The School For Wives and the Learned Ladies, by Molière by Richard Wilbur

The School For Wives and the Learned Ladies, by Molière by Richard Wilbur

Author:Richard Wilbur [Moliere]
Language: eng
Format: epub
Publisher: HarperCollins


But in fact this desiccated man has no heart, and for all his mixing in society, he is perfectly antisocial in the sense of being perfectly selfish; all of his attentions and flatteries to Philaminte's circle, all of his intrigues for dowry or pension, are for the benefit of a self which consists wholly of literary vanity and the pursuit of reputation. Literature and thought, for such a man, are unreal because unrelated to human feeling; in consequence, his life is vicious and his verse is dead.

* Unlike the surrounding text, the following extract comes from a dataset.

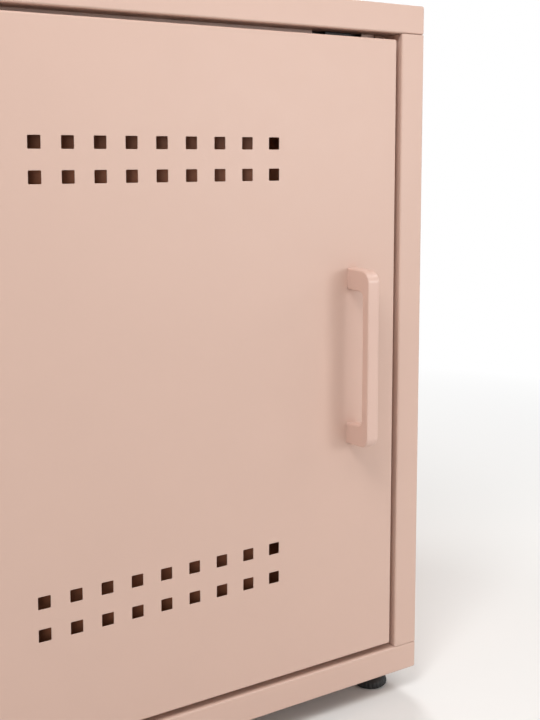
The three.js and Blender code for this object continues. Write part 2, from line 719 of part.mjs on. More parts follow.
// Upper pin: sprung upwards, and drawn down by its tail so that the door lifts out.
const collarTop = upperLugTop - lug - FIT;
{
  const pin = turned([
    [0, tailZ - 2.5],
    [PIN_RADIUS, tailZ - 2.5],
    [PIN_RADIUS, collarTop - 2.5],
    [PIN_RADIUS + 1.6, collarTop - 2.5],
    [PIN_RADIUS + 1.6, collarTop],
    [PIN_RADIUS, collarTop],
    [PIN_RADIUS, doorTop + DOOR_GAP + PIN_ENGAGEMENT - 3],
    [PIN_RADIUS - 0.8, doorTop + DOOR_GAP + PIN_ENGAGEMENT - 2],
    [0, doorTop + DOOR_GAP + PIN_ENGAGEMENT - 2],
  ]);
  const tail = barrel(0, tailZ, 0, DOOR_THICKNESS + 2 - PIVOT_INSET, 2.4, 16);
  mesh("hinge_pin_upper", join(pin, tail), zinc, door, [pinX, PIVOT_INSET, 0]);
}
{
  // Compression spring between the bracket's lower lug and the pin's collar.
  const wire = 0.6;
  const [low, high] = [springSeat + wire + FIT, collarTop - 2.5 - wire - FIT];
  const turns = 7;
  class Helix extends THREE.Curve {
    getPoint(t, target = new THREE.Vector3()) {
      const angle = t * turns * 2 * Math.PI;
      const radius = PIN_RADIUS + RUNNING + wire + 0.2;
      return target.set(radius * Math.cos(angle), radius * Math.sin(angle), low + (high - low) * t);
    }
  }
  const section = new THREE.Shape();
  section.absarc(0, 0, wire, 0, 2 * Math.PI, false);
  const coil = new THREE.ExtrudeGeometry(section, {
    steps: turns * 12,
    curveSegments: 3,
    bevelEnabled: false,
    extrudePath: new Helix(),
  });
  mesh("hinge_spring", solid(coil), spring, door, [pinX, PIVOT_INSET, 0]);
}

// Strike plate for the catch, riveted through the back flange.
{
  const plate = cut(
    box(-18, 18, 0, STRIKE_SHEET, -DOOR_RETURN / 2 + 1, DOOR_RETURN / 2 - 1),
    barrel(0, 0, -1, STRIKE_SHEET + 1, RIVET + SCREW_HOLE, 16),
  );
  mesh("strike_plate", plate, zinc, door, [strikeX, DOOR_THICKNESS + FIT / 2, strikeZ]);
  const grip = STRIKE_SHEET + 2 * DOOR_SHEET + 2.5 * FIT + 0.1;
  const rivet = turned(
    [
      [0, -0.35],
      [2, -0.35],
      [2.6, 0],
      [RIVET, 0.1],
      [RIVET, grip],
      [RIVET + 1.2, grip + 0.2],
      [RIVET + 1.2, grip + 1],
      [0, grip + 1],
    ],
    16,
  );
  const rivetHead = [strikeX, DOOR_THICKNESS + STRIKE_SHEET + FIT, strikeZ];
  mesh("strike_rivet", rivet, zinc, door, rivetHead, HEAD_BACK);
}

// ---------- handle ----------
{
  const [half, out, lean] = [HANDLE_LENGTH / 2, HANDLE_PROJECTION - FIT / 2, HANDLE_DRAFT];
  const innerFace = out - HANDLE_BAR;
  const innerBase = half - HANDLE_LEG;
  const innerTop = innerBase - lean;
  const outerTop = half - lean;
  // u runs out from the door, v along the handle.
  const bow = new THREE.Shape();
  bow.moveTo(0, -half);
  bow.lineTo(out - HANDLE_CORNER, -outerTop);
  bow.absarc(out - HANDLE_CORNER, -outerTop + HANDLE_CORNER, HANDLE_CORNER, -Math.PI / 2, 0, false);
  bow.lineTo(out, outerTop - HANDLE_CORNER);
  bow.absarc(out - HANDLE_CORNER, outerTop - HANDLE_CORNER, HANDLE_CORNER, 0, Math.PI / 2, false);
  bow.lineTo(0, half);
  bow.lineTo(0, innerBase);
  bow.lineTo(innerFace - HANDLE_INNER_CORNER, innerTop);
  bow.absarc(
    innerFace - HANDLE_INNER_CORNER,
    innerTop - HANDLE_INNER_CORNER,
    HANDLE_INNER_CORNER,
    Math.PI / 2,
    0,
    true,
  );
  bow.lineTo(innerFace, -innerTop + HANDLE_INNER_CORNER);
  bow.absarc(
    innerFace - HANDLE_INNER_CORNER,
    -innerTop + HANDLE_INNER_CORNER,
    HANDLE_INNER_CORNER,
    0,
    -Math.PI / 2,
    true,
  );
  bow.lineTo(0, -innerBase);
  const geometry = new THREE.ExtrudeGeometry(bow, {
    depth: HANDLE_WIDTH - 2 * HANDLE_EDGE,
    bevelThickness: HANDLE_EDGE,
    bevelSize: HANDLE_EDGE,
    bevelOffset: -HANDLE_EDGE,
    bevelSegments: 3,
    curveSegments: 8,
  });
  geometry.translate(0, 0, -HANDLE_WIDTH / 2 + HANDLE_EDGE);
  const axes = new THREE.Matrix4().makeBasis(
    new THREE.Vector3(0, -1, 0),
    new THREE.Vector3(0, 0, 1),
    new THREE.Vector3(-1, 0, 0),
  );
  geometry.applyMatrix4(axes);
  const depth = SCREW.length - DOOR_SHEET;
  const tapped = handleScrewZ.map((h) => barrel(0, h, -depth - 1, 1, SCREW.shank + SCREW_HOLE));
  mesh("handle", cut(solid(geometry), ...tapped), blushCast, door, [handleX, -FIT / 2, 0]);
}
handleScrewZ.forEach((z, i) => {
  const place = i ? "upper" : "lower";
  const head = [handleX, DOOR_SHEET + FIT / 2, z];
  mesh("handle_screw_" + place, screwSolid(SCREW), zinc, door, head, HEAD_BACK);
  // A plug closes each hole in the liner that the screwdriver goes through.
  const plug = turned(
    [
      [0, -1.2],
      [accessRadius + 1, -1.2],
      [accessRadius + 1.8, -0.6],
      [accessRadius + 1.8, 0],
      [accessRadius, 0],
      [accessRadius - 0.5, 2.4],
      [0, 2.4],
    ],
    24,
  );
  mesh("access_plug_" + place, plug, nylon, door, [handleX, linerBack + FIT, z], HEAD_BACK);
});

const root = new THREE.Group();
cabinet.position.y = (HANDLE_PROJECTION - BODY_DEPTH) / 2;
root.add(cabinet);

export default root;
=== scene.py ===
"""A one-door steel locker cabinet in a dusty pink powder coat, seen from the front left.

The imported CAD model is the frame. Pieces whose solids are plain stand-ins are replaced by finer
meshes made here, and every surface gets a procedural material. Lengths are in metres.
"""

import json
import math

import bmesh
import bpy
from mathutils import Matrix, Vector


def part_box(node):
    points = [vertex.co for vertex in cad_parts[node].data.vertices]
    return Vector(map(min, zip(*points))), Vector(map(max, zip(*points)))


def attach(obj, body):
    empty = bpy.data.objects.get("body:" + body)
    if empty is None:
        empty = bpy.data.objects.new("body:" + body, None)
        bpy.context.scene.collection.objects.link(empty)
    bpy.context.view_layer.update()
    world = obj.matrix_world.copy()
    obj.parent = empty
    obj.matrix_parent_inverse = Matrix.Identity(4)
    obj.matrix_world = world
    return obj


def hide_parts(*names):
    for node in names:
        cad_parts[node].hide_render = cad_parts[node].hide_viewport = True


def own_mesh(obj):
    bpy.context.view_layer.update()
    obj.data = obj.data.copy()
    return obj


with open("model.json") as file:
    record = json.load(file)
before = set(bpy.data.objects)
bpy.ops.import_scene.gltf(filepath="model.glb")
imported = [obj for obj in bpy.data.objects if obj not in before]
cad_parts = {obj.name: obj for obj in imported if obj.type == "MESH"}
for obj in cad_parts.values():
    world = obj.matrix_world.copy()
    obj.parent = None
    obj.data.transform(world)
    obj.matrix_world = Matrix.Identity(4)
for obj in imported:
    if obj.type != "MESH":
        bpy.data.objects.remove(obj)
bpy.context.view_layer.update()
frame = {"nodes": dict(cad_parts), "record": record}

scene = bpy.context.scene
MM = 0.001
Y, Z = Vector((0, 1, 0)), Vector((0, 0, 1))


# ---------- materials ----------
class Surface:
    """A Principled material with object coordinates and short helpers for its nodes."""

    def __init__(self, name, color, roughness, metallic=0.0):
        self.material = bpy.data.materials.new(name)
        self.material.use_nodes = True
        self.tree = self.material.node_tree
        self.shader = self.tree.nodes["Principled BSDF"]
        self.set("Base Color", (*color, 1.0))
        self.set("Roughness", roughness)
        self.set("Metallic", metallic)
        self.place = self.tree.nodes.new("ShaderNodeTexCoord").outputs["Object"]
        self.material.diffuse_color = (*color, 1.0)

    def set(self, socket, value):
        self.shader.inputs[socket].default_value = value

    def link(self, output, socket):
        self.tree.links.new(output, socket)

    def noise(self, size, detail):
        """Noise from 0 to 1 whose features are about this size."""
        node = self.tree.nodes.new("ShaderNodeTexNoise")
        node.inputs["Scale"].default_value = 1 / size
        node.inputs["Detail"].default_value = detail
        self.link(self.place, node.inputs["Vector"])
        return node.outputs["Fac"]

    def between(self, value, low, high, start=0.3, end=0.7):
        """The value mapped from start..end to low..high."""
        node = self.tree.nodes.new("ShaderNodeMapRange")
        for socket, number in zip(("From Min", "From Max", "To Min", "To Max"), (start, end, low, high)):
            node.inputs[socket].default_value = number
        self.link(value, node.inputs["Value"])
        return node.outputs["Result"]

    def mix(self, factor, first, second):
        """A mix of two colours. Each of the three is a node's output, or a number or colour."""
        node = self.tree.nodes.new("ShaderNodeMix")
        node.data_type = "RGBA"
        for socket, value in (("Factor", factor), ("A", first), ("B", second)):
            if isinstance(value, bpy.types.NodeSocket):
                self.link(value, node.inputs[socket])
            elif isinstance(value, tuple):
                node.inputs[socket].default_value = (*value, 1.0)
            else:
                node.inputs[socket].default_value = value
        return node.outputs["Result"]

    def paint(self, color):
        self.link(color, self.shader.inputs["Base Color"])

    def vary_roughness(self, size, detail, low, high):
        """Lets the roughness wander between two values over features of about this size."""
        self.link(self.between(self.noise(size, detail), low, high), self.shader.inputs["Roughness"])

    def bump(self, *layers):
        """Stacks (height, depth) layers into one normal."""
        normal = None
        for height, depth in layers:
            node = self.tree.nodes.new("ShaderNodeBump")
            node.inputs["Distance"].default_value = depth
            self.link(height, node.inputs["Height"])
            if normal is not None:
                self.link(normal, node.inputs["Normal"])
            normal = node.outputs["Normal"]
        self.link(normal, self.shader.inputs["Normal"])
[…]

The healthiest attitudes toward the play's theme are embodied in, and expressed by, Clitandre and Henriette. In respect of two repeated topics, spirituality and language, they represent an agreeable median position. Philaminte and Armande urge a life of pure intellect, and Bélise will have nothing to do with "extended substance"; Chrysale, at the other extreme, identifies himself with his body (mon corps est moi-même); but in Act IV, Scene 2, Clitandre firmly tells Armande that he has "both a body and a spirit," and Henriette has already proven the same of herself in the first scene of the play. In regard to language, we have at one extreme the pungent, direct, but limited and ungrammatical speech of Martine; at the other, we have the stifling or prissy rules of the proposed academy, the substanceless flatteries and phrase-making of Trissotin and Vadius, and the absolute dissociation of style and function in Philaminte's proposal that a French marriage contract express the dowry "in talent and drachma," and be dated in "ides and calends." (Since Philaminte twice upbraids the notary for his barbaric style, it is amusing that she is here proposing the use of literal barbarisms. Though Henriette's speech is at times strategically flat, and though Clitandre, when aroused, can rattle on for thirty lines like Hotspur, their discourse is, on the whole, straightforward, pithy, sprightly, and graceful, and amounts to the best employment of language in the play. The virtues of Clitandre and Henriette are not all to be discovered in some middle ground, however: for instance, despite all the high-minded talk of others, it is they who, in the final scene, represent the extreme of active unselfishness in Les femmes savantes.

It is possible to exaggerate the play's anti-intellectualism. One should remember that the action takes place not in the university, the church, a great salon, or the manor house of Madame de Sévigné, but in an upper-bourgeois milieu, where an ill-founded pursuit of the semblance of culture can pervert all of the norms of life. Molière does not deny that there may be truly learned men and women, or true literati like Boileau, and he has Clitandre speak of persons of genuine wit and brain who are not unwelcome at the court. If the pseudo-intellectuality of the "learned ladies" were not so flamboyant, and Clitandre and Henriette so occupied with resisting it, one would more readily notice that the young lovers are literate people who read poetry (Trissotin's, for example and judge it with some accuracy.